▶ _Your task_
From the first line of the data through the line containing "sprays and colours.", return each line exactly.

▶ _Supplied data_
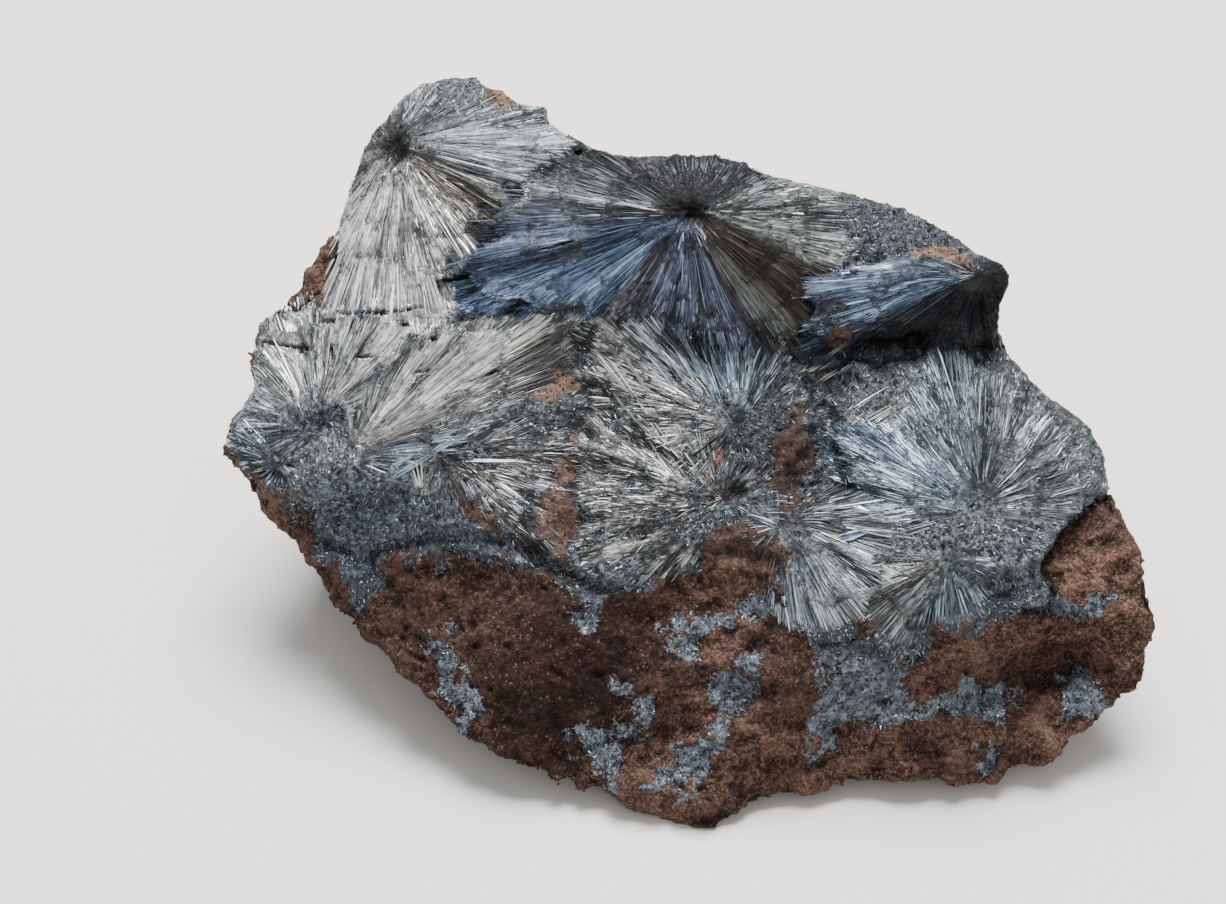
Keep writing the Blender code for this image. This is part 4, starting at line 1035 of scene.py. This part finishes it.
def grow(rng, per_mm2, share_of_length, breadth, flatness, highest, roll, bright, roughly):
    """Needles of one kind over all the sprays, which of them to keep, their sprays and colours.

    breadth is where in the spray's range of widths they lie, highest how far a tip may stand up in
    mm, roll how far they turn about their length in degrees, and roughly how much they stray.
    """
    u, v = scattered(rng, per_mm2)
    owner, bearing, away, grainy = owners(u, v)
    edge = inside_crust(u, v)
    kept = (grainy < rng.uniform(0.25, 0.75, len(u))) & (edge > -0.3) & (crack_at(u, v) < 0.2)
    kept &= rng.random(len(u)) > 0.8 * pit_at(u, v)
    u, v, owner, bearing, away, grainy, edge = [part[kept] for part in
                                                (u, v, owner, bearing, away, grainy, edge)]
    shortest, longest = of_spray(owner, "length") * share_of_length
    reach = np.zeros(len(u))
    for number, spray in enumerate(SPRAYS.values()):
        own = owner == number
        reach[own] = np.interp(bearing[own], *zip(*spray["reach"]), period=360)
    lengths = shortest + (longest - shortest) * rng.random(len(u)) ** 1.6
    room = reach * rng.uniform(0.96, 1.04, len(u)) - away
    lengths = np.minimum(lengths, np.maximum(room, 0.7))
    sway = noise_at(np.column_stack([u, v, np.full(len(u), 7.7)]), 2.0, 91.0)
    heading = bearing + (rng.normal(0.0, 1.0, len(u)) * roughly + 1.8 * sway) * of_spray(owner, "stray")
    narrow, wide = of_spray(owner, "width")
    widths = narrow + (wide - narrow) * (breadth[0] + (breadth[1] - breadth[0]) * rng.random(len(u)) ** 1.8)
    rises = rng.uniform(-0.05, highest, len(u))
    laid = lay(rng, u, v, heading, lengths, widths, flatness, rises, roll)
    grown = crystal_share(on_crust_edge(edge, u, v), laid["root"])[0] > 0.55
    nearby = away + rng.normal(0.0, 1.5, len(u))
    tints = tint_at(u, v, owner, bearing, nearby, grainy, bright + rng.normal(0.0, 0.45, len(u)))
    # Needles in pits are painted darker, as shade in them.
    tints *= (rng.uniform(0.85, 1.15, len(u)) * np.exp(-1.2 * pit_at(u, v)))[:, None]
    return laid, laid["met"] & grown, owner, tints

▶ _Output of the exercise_
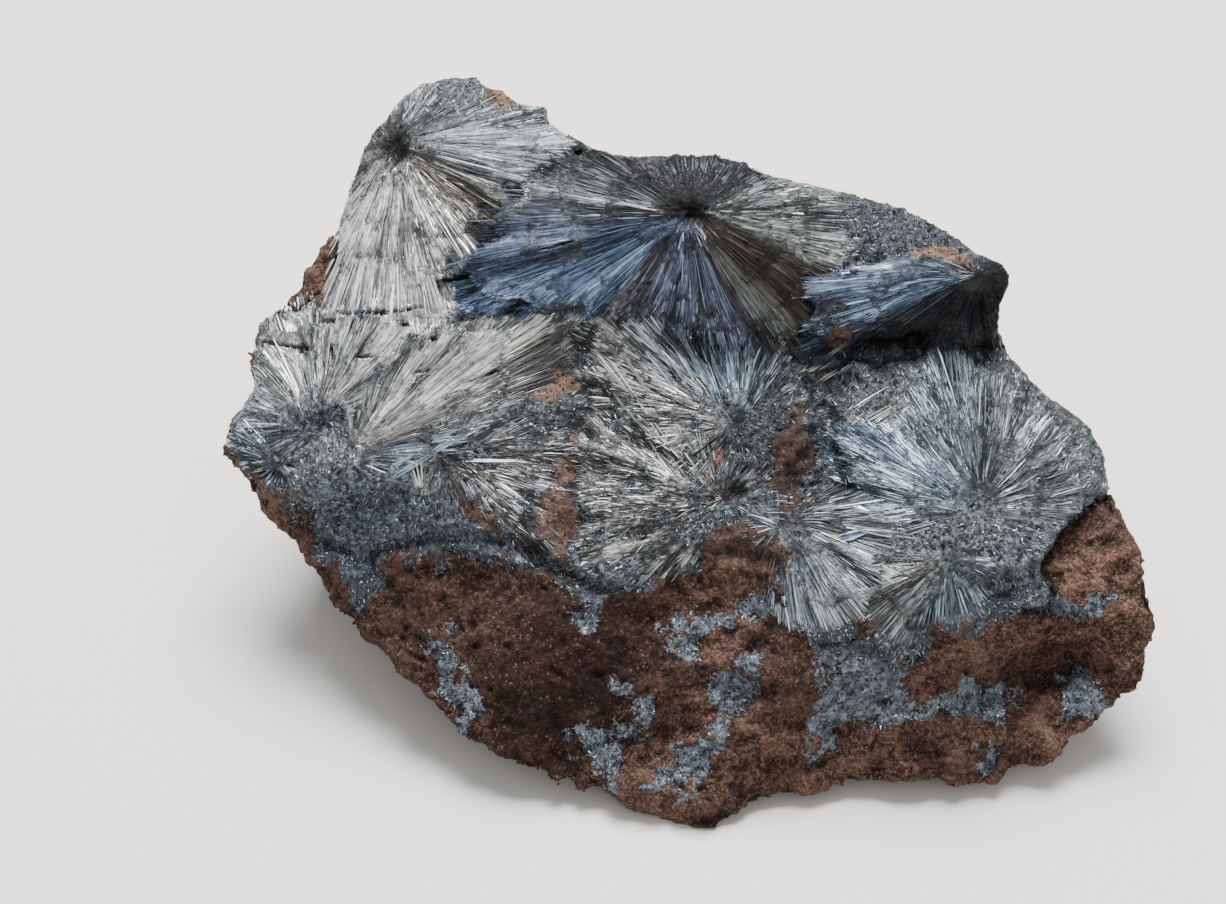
Keep writing the Blender code for this image. This is part 4, starting at line 1035 of scene.py. This part finishes it.
def grow(rng, per_mm2, share_of_length, breadth, flatness, highest, roll, bright, roughly):
    """Needles of one kind over all the sprays, which of them to keep, their sprays and colours.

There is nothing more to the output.